A remarkable preservation of another Esquimaux youth, was likewise the cause of much joy at Hopedale. On the 10th of June, 1819, this lad had been carried out to sea upon a flake of ice, which separated from the main mass in a terrible storm, and was given up for lost. He, however, after having, for some time, been driven about, gained the larger body of drift ice, and was carried towards an island, on which he landed. Here he staid about two months. He had only a gun, a small knife, and a few pieces of cord with him, but neither powder nor shot. Of the cord he made nooses and caught eider-ducks, by which, and their eggs, he kept himself alive; in the night, he crept under an overhanging rock to sleep. At length he discovered a piece of wood floating to the shore; of this he made an oar, and, getting on a flake of ice, rowed himself to an island nearer the main land, whence he reached two more islands nearer still. About the beginning of August, he observed two boats steering towards the south, and made signals: these were not noticed by the first, which passed on; but the second approached and took him in. They were southlanders from Kippolak, with whom he was obliged to go on to the south, and remain there till the ice was strong enough to admit of his travelling to Hopedale.
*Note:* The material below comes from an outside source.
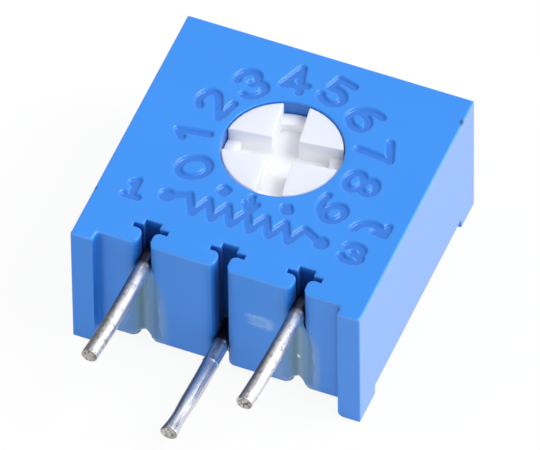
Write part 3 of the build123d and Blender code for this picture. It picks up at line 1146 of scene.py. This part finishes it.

He removed thence to Okkak, where he most unexpectedly arrived, to the astonishment of all his relations, who received him as one from the dead. He declared that in his banishment from human society, Jesus had been his hope and refuge, though the prospect before him was indeed terrific. While he gave this account of his escape, his eyes overflowed with tears of joy and gratitude; and at the conclusion of his narrative, he said to brother Kohlmeister—"Benjamin! I declare to you that I was never alone; Jesus was always with me, and I will ever follow Jesus, and belong to him in time and eternity."
FOOTNOTES:
[I] The Journal of the Voyage, illustrated with a map, was published in a separate form. London, 1814.